Regional Economic Outlook MENA - October 2023

Economic Note

  • Algeria,
  • Egypt,
  • Jordan,
  • Kuwait,
  • Morocco,
  • Saudi Arabia,
  • Tunisia,
  • United Arab Emirates,
  • Iran,
  • Turkey
  • General economic

13th October 2023

MENA’s enormous trade potential is bolstered by a proactive trade shift towards fast-growing regions like Asia. This move is accompanied by a geopolitical reorientation in the same direction.

Executive summary

Oil-producing countries in the Middle East and North Africa (MENA) have grown steadily since the disastrous corona year of 2020 and will continue to do so, albeit at a more moderate pace. They still benefit from the elevated oil price, but are affected by the oil production cuts imposed by the OPEC+ cartel to prevent oil prices from falling. Energy-importing countries face tougher times as high inflation eases only gradually and continues to depress private consumption. The investment outlook is also brighter for fuel-exporting than for energy-importing countries, where fiscally weak governments have limited scope for capital expenditure and private investors are discouraged by political uncertainty and higher interest rates. If the oil market balances out as expected in 2024, at a price between USD 80 and USD 85 per barrel, this will lead to a more broad-based economic recovery. Overall we expect economic growth in MENA to slow to 1.8% this year and normalise to 3% in 2024.
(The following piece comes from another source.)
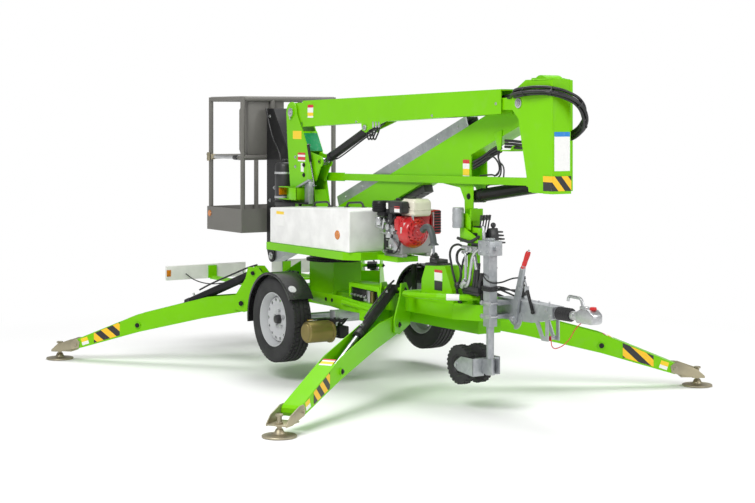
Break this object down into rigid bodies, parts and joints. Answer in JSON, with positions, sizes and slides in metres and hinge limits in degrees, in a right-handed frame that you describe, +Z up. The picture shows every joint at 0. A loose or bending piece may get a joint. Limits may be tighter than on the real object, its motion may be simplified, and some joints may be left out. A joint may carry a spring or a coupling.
{
  "type": "towable_boom_lift",
  "caption": "Lime-green towable articulated boom lift, set up on its outriggers, with petrol power pack, telescopic upper boom and grey work cage",
  "frame": {"origin": "the middle of the machine's plan bounding box, at the ground under the outrigger feet", "axes": "+X along the trailer to the towing coupling, +Y to the machine's left side, +Z up"},
  "size_m": [4.52, 3.3872, 2.042],
  "materials": {
    "green_paint": "lime-green gloss paint",
    "grey_paint": "mid-grey powder coat",
    "white_shell": "moulded off-white shell",
    "galvanised": "hot-dip galvanised",
    "yellow_zinc": "yellow passivated zinc",
    "rim_silver": "silver wheel paint",
    "black_rubber": "black rubber",
    "black_paint": "satin black",
    "chrome_rod": "hard chrome",
    "red_shroud": "red moulded plastic",
    "cream_tank": "cream moulded plastic"
  },
  "bodies": {
    "chassis": {"chassis_frame": "green_paint", "axle_beam": "galvanised", "mudguard_right": "black_rubber", "mudguard_left": "black_rubber", "traction_motor": "yellow_zinc", "drawbar": "galvanised", "overrun_bellows": "black_rubber", "coupling_head": "galvanised", "jockey_mast": "galvanised", "outrigger_valves": "black_paint", "light_board": "white_shell"},
    "wheel_right": {"tyre_right": "black_rubber", "rim_right": "rim_silver"},
    "wheel_left": {"tyre_left": "black_rubber", "rim_left": "rim_silver"},
    "handbrake": {"handbrake_lever": "galvanised"},
    "jockey_tube": {"jockey_tube": "galvanised"},
    "jockey_fork": {"jockey_fork": "galvanised"},
    "jockey_wheels": {"jockey_wheels": "black_rubber"},
    "turntable": {"slew_ring": "black_paint", "turntable_deck": "green_paint", "column": "green_paint", "cover_right": "white_shell", "cover_left": "white_shell", "engine": "black_paint", "engine_shroud": "red_shroud", "fuel_tank": "cream_tank", "hydraulic_tank": "black_paint"},
    "boom_1": {"boom_1": "green_paint"},
    "tie_rod": {"tie_rod": "green_paint"},
    "knuckle": {"knuckle": "green_paint"},
    "boom_2": {"boom_2": "green_paint", "boom_tray": "galvanised", "cable_chain": "black_paint"},
    "section": {"telescopic_section": "galvanised"},
    "cage": {"cage_pan": "grey_paint", "cage_frame": "grey_paint", "cage_console": "grey_paint", "cage_arm": "black_paint"},
    "cage_gate": {"cage_gate": "galvanised"},
    "lift_ram_1": {"lift_ram_1": "black_paint"},
    "lift_rod_1": {"lift_rod_1": "chrome_rod"},
    "lift_ram_2": {"lift_ram_2": "black_paint"},
    "lift_rod_2": {"lift_rod_2": "chrome_rod"},
    "leg_front_right": {"leg_front_right": "green_paint", "foot_front_right": "yellow_zinc"},
    "leg_ram_front_right": {"leg_ram_front_right": "black_paint"},
    "leg_rod_front_right": {"leg_rod_front_right": "chrome_rod"},
    "leg_front_left": {"leg_front_left": "green_paint", "foot_front_left": "yellow_zinc"},
    "leg_ram_front_left": {"leg_ram_front_left": "black_paint"},
    "leg_rod_front_left": {"leg_rod_front_left": "chrome_rod"},
    "leg_rear_right": {"leg_rear_right": "green_paint", "foot_rear_right": "yellow_zinc"},
    "leg_ram_rear_right": {"leg_ram_rear_right": "black_paint"},
    "leg_rod_rear_right": {"leg_rod_rear_right": "chrome_rod"},
    "leg_rear_left": {"leg_rear_left": "green_paint", "foot_rear_left": "yellow_zinc"},
    "leg_ram_rear_left": {"leg_ram_rear_left": "black_paint"},
    "leg_rod_rear_left": {"leg_rod_rear_left": "chrome_rod"}
  },
  "joints": [
    {"name": "slew", "type": "hinge", "parent": "chassis", "child": "turntable", "pos_m": [-0.618, 0, 0.764], "axis": [0, 0, 1], "range_deg": [-177.5, 177.5]},
    {"name": "boom_1_lift", "type": "hinge", "parent": "turntable", "child": "boom_1", "pos_m": [-1.024, -0.07, 1.827], "axis": [0, -1, 0], "range_deg": [0, 70]},
    {"name": "tie_rod_swing", "type": "hinge", "parent": "turntable", "child": "tie_rod", "pos_m": [-0.844, 0.005, 1.36], "axis": [0, -1, 0], "range_deg": [0, 70]},
    {"name": "knuckle_level", "type": "hinge", "parent": "boom_1", "child": "knuckle", "pos_m": [1.708, -0.07, 1.873], "axis": [0, -1, 0], "range_deg": [-70, 0]},
    {"name": "boom_2_lift", "type": "hinge", "parent": "knuckle", "child": "boom_2", "pos_m": [1.715, 0.085, 1.97], "axis": [0, 1, 0], "range_deg": [0, 78]},
    {"name": "telescope", "type": "slide", "parent": "boom_2", "child": "section", "axis": [-0.9391, 0, -0.3437], "range_m": [0, 1.85]},
    {"name": "cage_level", "type": "hinge", "parent": "section", "child": "cage", "pos_m": [-1.605, 0.085, 0.723], "axis": [0, 1, 0], "range_deg": [-78, 0]},
    {"name": "cage_gate_lift", "type": "hinge", "parent": "cage", "child": "cage_gate", "pos_m": [-1.7483, -0.1767, 1.48], "axis": [0, 1, 0], "range_deg": [0, 55]},
    {"name": "lift_ram_1_swing", "type": "hinge", "parent": "boom_1", "child": "lift_ram_1", "pos_m": [-0.025, -0.07, 1.72], "axis": [0, -1, 0], "range_deg": [-4.62, 0]},
    {"name": "lift_rod_1_slide", "type": "slide", "parent": "lift_ram_1", "child": "lift_rod_1", "axis": [-0.9295, 0, -0.3688], "range_m": [0, 0.593]},
    {"name": "lift_ram_2_swing", "type": "hinge", "parent": "boom_2", "child": "lift_ram_2", "pos_m": [0.975, 0.085, 1.285], "axis": [0, 1, 0], "range_deg": [-18.44, 0]},
    {"name": "lift_rod_2_slide", "type": "slide", "parent": "lift_ram_2", "child": "lift_rod_2", "axis": [0.9907, 0, 0.1361], "range_m": [0, 0.644]},
    {"name": "leg_front_right_lift", "type": "hinge", "parent": "chassis", "child": "leg_front_right", "pos_m": [0.634, -0.365, 0.463], "axis": [-0.8462, -0.5329, 0], "range_deg": [0, 90]},
    {"name": "leg_ram_front_right_swing", "type": "hinge", "parent": "chassis", "child": "leg_ram_front_right", "pos_m": [0.58711, -0.29054, 0.681], "axis": [-0.8462, -0.5329, 0], "range_deg": [0, 89.6]},
    {"name": "leg_rod_front_right_slide", "type": "slide", "parent": "leg_ram_front_right", "child": "leg_rod_front_right", "axis": [0.4855, -0.771, -0.4121], "range_m": [-0.334, 0]},
    {"name": "leg_front_left_lift", "type": "hinge", "parent": "chassis", "child": "leg_front_left", "pos_m": [0.634, 0.365, 0.463], "axis": [0.8462, -0.5329, 0], "range_deg": [0, 90]},
    {"name": "leg_ram_front_left_swing", "type": "hinge", "parent": "chassis", "child": "leg_ram_front_left", "pos_m": [0.58711, 0.29054, 0.681], "axis": [0.8462, -0.5329, 0], "range_deg": [0, 89.6]},
    {"name": "leg_rod_front_left_slide", "type": "slide", "parent": "leg_ram_front_left", "child": "leg_rod_front_left", "axis": [0.4855, 0.771, -0.4121], "range_m": [-0.334, 0]},
    {"name": "leg_rear_right_lift", "type": "hinge", "parent": "chassis", "child": "leg_rear_right", "pos_m": [-0.959, -0.552, 0.463], "axis": [-0.6743, 0.7385, 0], "range_deg": [0, 90]},
    {"name": "leg_ram_rear_right_swing", "type": "hinge", "parent": "chassis", "child": "leg_ram_rear_right", "pos_m": [-0.89402, -0.49266, 0.681], "axis": [-0.6743, 0.7385, 0], "range_deg": [0, 89.6]},
    {"name": "leg_rod_rear_right_slide", "type": "slide", "parent": "leg_ram_rear_right", "child": "leg_rod_rear_right", "axis": [-0.6728, -0.6144, -0.4121], "range_m": [-0.334, 0]},
    {"name": "leg_rear_left_lift", "type": "hinge", "parent": "chassis", "child": "leg_rear_left", "pos_m": [-0.959, 0.552, 0.463], "axis": [0.6743, 0.7385, 0], "range_deg": [0, 90]},
    {"name": "leg_ram_rear_left_swing", "type": "hinge", "parent": "chassis", "child": "leg_ram_rear_left", "pos_m": [-0.89402, 0.49266, 0.681], "axis": [0.6743, 0.7385, 0], "range_deg": [0, 89.6]},
    {"name": "leg_rod_rear_left_slide", "type": "slide", "parent": "leg_ram_rear_left", "child": "leg_rod_rear_left", "axis": [-0.6728, 0.6144, -0.4121], "range_m": [-0.334, 0]},
    {"name": "wheel_right_spin", "type": "hinge", "parent": "chassis", "child": "wheel_right", "pos_m": [-0.325, -0.605, 0.413], "axis": [0, 1, 0], "continuous": true},
    {"name": "wheel_left_spin", "type": "hinge", "parent": "chassis", "child": "wheel_left", "pos_m": [-0.325, 0.605, 0.413], "axis": [0, 1, 0], "continuous": true},
    {"name": "jockey_lift", "type": "slide", "parent": "chassis", "child": "jockey_tube", "axis": [0, 0, -1], "range_m": [0, 0.14]},
    {"name": "jockey_swivel", "type": "hinge", "parent": "jockey_tube", "child": "jockey_fork", "pos_m": [1.457, -0.162, 0.33], "axis": [0, 0, 1], "continuous": true},
    {"name": "jockey_roll", "type": "hinge", "parent": "jockey_fork", "child": "jockey_wheels", "pos_m": [1.25, -0.162, 0.2735], "axis": [0, 1, 0], "continuous": true},
    {"name": "handbrake_pull", "type": "hinge", "parent": "chassis", "child": "handbrake", "pos_m": [1.555, -0.059, 0.575], "axis": [0, 1, 0], "range_deg": [0, 50]}
  ],
  "couplings": [
    {"joint": "tie_rod_swing", "follows": "boom_1_lift", "ratio": 1},
    {"joint": "knuckle_level", "follows": "boom_1_lift", "ratio": -1},
    {"joint": "cage_level", "follows": "boom_2_lift", "ratio": -1},
    {"joint": "lift_ram_1_swing", "follows": "boom_1_lift", "ratio": -0.0647},
    {"joint": "lift_rod_1_slide", "follows": "boom_1_lift", "m_per_rad": 0.4827},
    {"joint": "lift_ram_2_swing", "follows": "boom_2_lift", "ratio": -0.2318},
    {"joint": "lift_rod_2_slide", "follows": "boom_2_lift", "m_per_rad": 0.4704},
    {"joint": "leg_ram_front_right_swing", "follows": "leg_front_right_lift", "ratio": 0.9924},
    {"joint": "leg_rod_front_right_slide", "follows": "leg_front_right_lift", "m_per_rad": -0.2116},
    {"joint": "leg_ram_front_left_swing", "follows": "leg_front_left_lift", "ratio": 0.9924},
    {"joint": "leg_rod_front_left_slide", "follows": "leg_front_left_lift", "m_per_rad": -0.2116},
    {"joint": "leg_ram_rear_right_swing", "follows": "leg_rear_right_lift", "ratio": 0.9924},
    {"joint": "leg_rod_rear_right_slide", "follows": "leg_rear_right_lift", "m_per_rad": -0.2116},
    {"joint": "leg_ram_rear_left_swing", "follows": "leg_rear_left_lift", "ratio": 0.9924},
    {"joint": "leg_rod_rear_left_slide", "follows": "leg_rear_left_lift", "m_per_rad": -0.2116}
  ]
}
MENA’s trade prospects are one of the best in the world, but this mainly offers opportunities for Asian trading partners. Western countries are increasingly disconnected from the region, with the exception of LNG imports for which MENA is becoming Europe’s alternative supplier since Russian gas is shunned due the war in Ukraine. For the Gulf states in particular, it is part of a national strategy to deepen trade ties with countries in emerging Asia and also Africa. These fast-growing economies will have an unrelenting demand for their fossil fuels for years to come, while they are also suitable partners in the greening and diversification drive of the GCC economies. Energy-importing countries in the region also benefit from the improved trading environment, for example via reduced geopolitical tensions, but to a lesser extent, as they continue to lean on slow-growing Europe as their main trading partner.

With the expected stabilisation of the oil price, macroeconomic imbalances are also improving. It allows most hydrocarbon-exporting countries to balance their budgets or even maintain surpluses. For energy-importing countries, a stable oil price around USD 80/85 per barrel means a resumption of the downtrend in fossil fuel imports, as the impact of expanding domestic renewable energy capacity takes hold. Nevertheless, oil price fluctuations pose a downside risk to the economic growth forecasts and country risk. The risks are acute in Egypt, Tunisia and Lebanon. Besides low economic growth rates, high inflation and high public debt levels, they have insufficient liquidity to absorb new external shocks.

Key points:

  • We forecast a normalisation of economic growth to around 3% in 2024, based on the central tenet that the oil price balances out between USD 80-85.
  • Inflation is easing only gradually in energy-importing countries and continues to depress private consumption. The vulnerability of Tunisia, Morocco, Egypt and Lebanon to currency depreciation remains a risk in this regard.
  • The investment outlook is the brightest in oil-producing countries, with Saudi Arabia and the UAE leading the way. Ample oil-related liquidity, coupled with a balanced approach between nurturing their traditional hydrocarbon industries and making their economies greener and more diverse, offers a range of opportunities.
  • MENA’s enormous trade potential is bolstered by a proactive trade shift towards fast-growing regions like Asia. This move is accompanied by a geopolitical reorientation in the same direction.
  • Payment risks are the highest in Egypt, Tunisia and Lebanon. Lack of political commitment to solve balance of payment issues has affected the availability of hard currency there.